La bonne attitude face à un changement de poste
Tenant compte de l’ensemble des éléments exposés plus haut sur l’ampleur de l’évolution de ses fonctions et ses conséquences possibles, le salarié confronté à un changement de poste doit chercher à qualifier le plus objectivement possible cette évolution soit de modification du contrat de travail soit de simple changement des conditions de travail. De là découlent deux régimes juridiques frontalement opposés. La modification du contrat de travail est soumise au consentement du salarié et le refus ne peut, en lui-même, conduire au licenciement. Le simple changement des conditions de travail peut être imposé par l’employeur et le refuser constitue une cause réelle et sérieuse de licenciement.

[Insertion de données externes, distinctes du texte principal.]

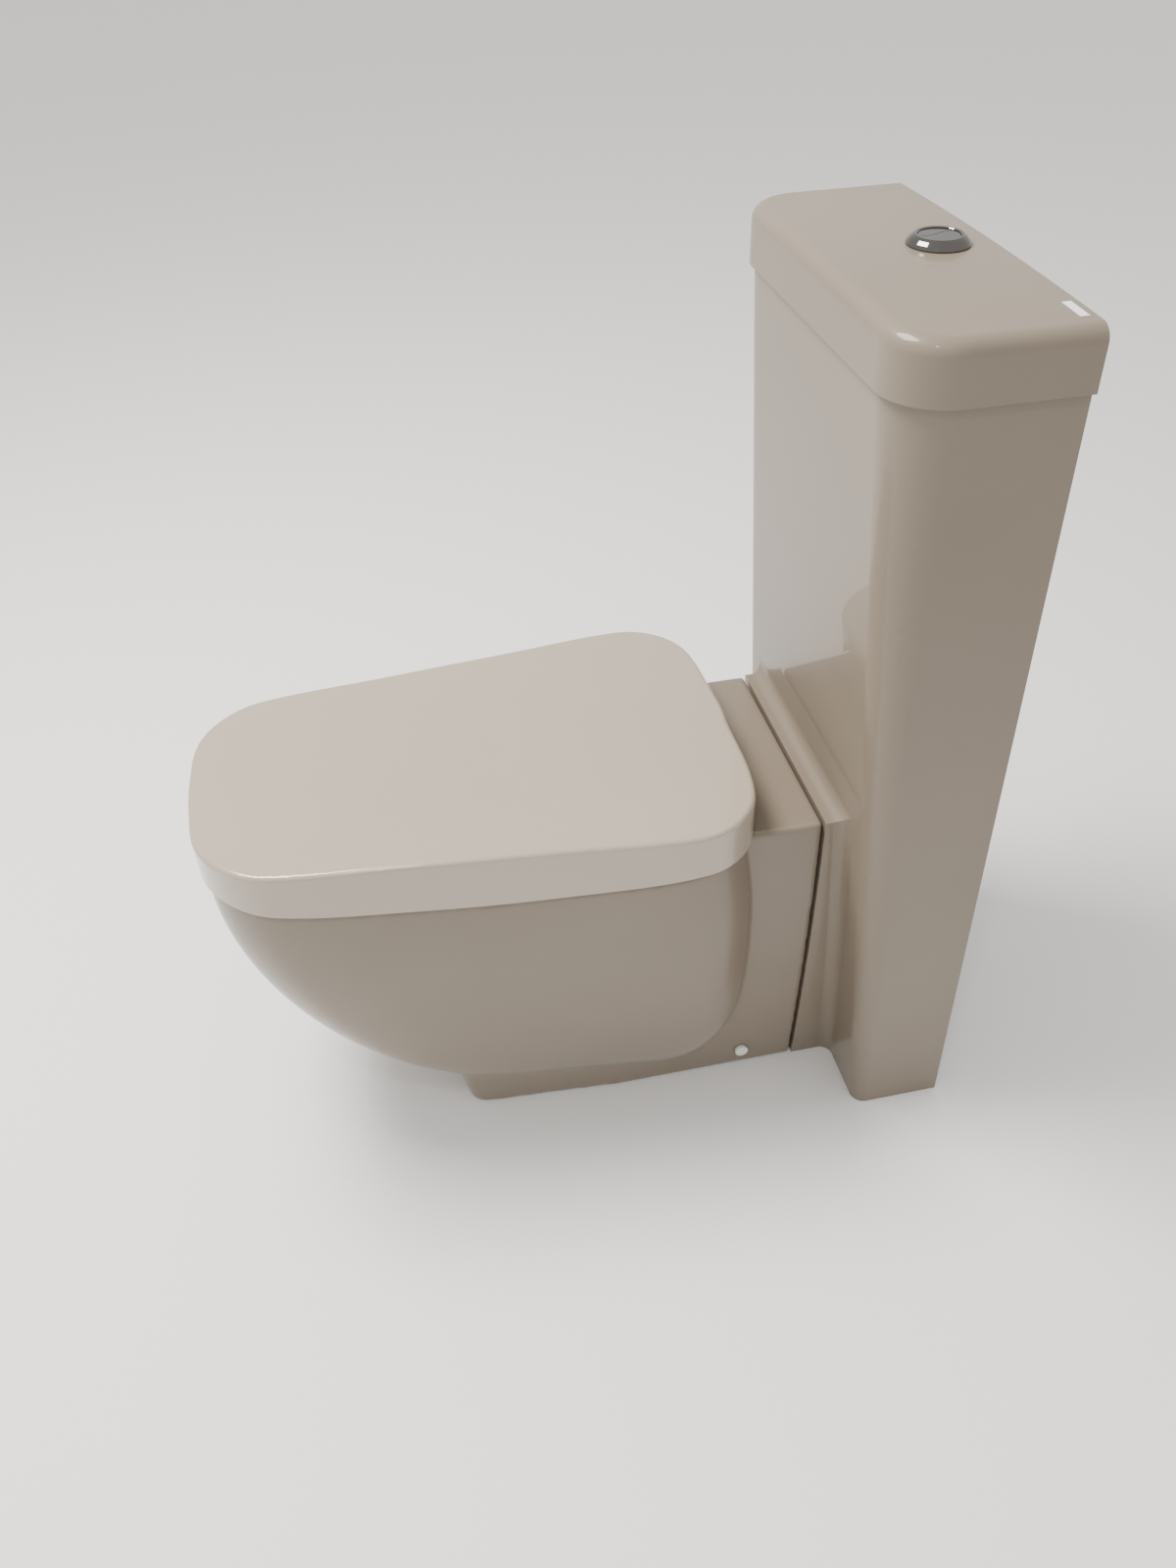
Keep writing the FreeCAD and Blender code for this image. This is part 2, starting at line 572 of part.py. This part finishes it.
def make_flush_valve_piston():
    overflow = revolved([(11, 417), (30, 417), (30, 420), (13, 422), (13, 705), (11, 705)], 0, VALVE_Y)
    collar = tube(0, VALVE_Y, PIVOT_Z - 2, PIVOT_Z + 1, 14.5, 12.5)
    arm = box(9, LEVER_X + 3, 272, 280, PIVOT_Z - 2, PIVOT_Z + 1)
    web = box(9, 13, 279, VALVE_Y - 9.5, PIVOT_Z - 2, PIVOT_Z + 1)
    return overflow.fuse(collar).fuse(arm.fuse(web).cut(rod(0, VALVE_Y, PIVOT_Z - 5, PIVOT_Z + 5, 12)))


def make_flush_lever(side):
    """Rocker: a pad under the push rod behind the pivot, and a lifting arm in front of it."""
    x0 = side * LEVER_X - 2
    front_end = 274.0 if side > 0 else 286.0
    hub = rod_x(x0, x0 + 4, PIVOT_Y, PIVOT_Z, 4)
    arm = box(x0, x0 + 4, front_end, PIVOT_Y, PIVOT_Z - 6, PIVOT_Z - 3)
    neck = box(x0, x0 + 4, PIVOT_Y - 3, PIVOT_Y + 3, PIVOT_Z - 6, LEVER_PAD_Z)
    reach = box(x0, x0 + 4, PIVOT_Y, BUTTON_Y + 5, LEVER_PAD_Z - 4, LEVER_PAD_Z)
    inner, outer = sorted((side * 5.0, side * (LEVER_X + 2)))
    pad = box(inner, outer, BUTTON_Y - 1, BUTTON_Y + 5, LEVER_PAD_Z - 4, LEVER_PAD_Z)
    lever = hub.fuse(arm).fuse(neck).fuse(reach).fuse(pad)
    return lever.cut(rod_x(x0 - 1, x0 + 5, PIVOT_Y, PIVOT_Z, 1.5 + RUNNING))


def make_lever_pins():
    return Part.makeCompound([rod_x(-LEVER_X - 8.5, -LEVER_X + 3, PIVOT_Y, PIVOT_Z, 1.5),
                              rod_x(LEVER_X - 3, LEVER_X + 8.5, PIVOT_Y, PIVOT_Z, 1.5)])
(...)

Le pari est donc très risqué pour le salarié auquel l’employeur entend imposer une mutation de poste qui constitue vraisemblablement une modification de son contrat de travail.
Si une diverge d’analyse persiste, ça n’est, dans la plupart des cas, qu’après avoir contesté son licenciement que le salarié obtiendra finalement sa réponse sur la qualification de la mesure. La prudence s’impose. Du reste, la Cour de cassation tient compte de la difficulté pour un salarié subordonné de se positionner immédiatement en pareilles circonstances, et juge que la poursuite de l’activité aux nouvelles conditions ne vaut pas consentement à la modification de son contrat de travail (Cass. Soc. 9 novembre 2011, n° 09-73.040).
Conseil d'Expert
Il faut enfin réserver un cas particulier qui, par sa nature, ne peut pas être appréhendé dans les mêmes termes ; celui de la rétrogradation disciplinaire. Il n’y a là aucun débat à chercher sur la qualification d’une telle mesure qui constitue à coup sûr une modification du contrat de travail. Conformément aux principes généraux évoqués plus haut, le consentement du salarié est donc requis et le caractère disciplinaire de la mesure n’y change rien. Cependant, en cas de refus, l’employeur qui n’a pas épuisé son pouvoir disciplinaire conserve la possibilité de sanctionner les fautes commises par son salarié, notamment en lui notifiant son licenciement. Là encore, le choix peut donc s’avérer complexe et emporter de lourdes conséquences.
Dans toutes les hypothèses, il semble donc indispensable d’éviter une réaction trop prompte à un changement de poste, de prendre le temps d’une analyse complète de la situation et de prendre un conseil éclairé pour limiter les risques.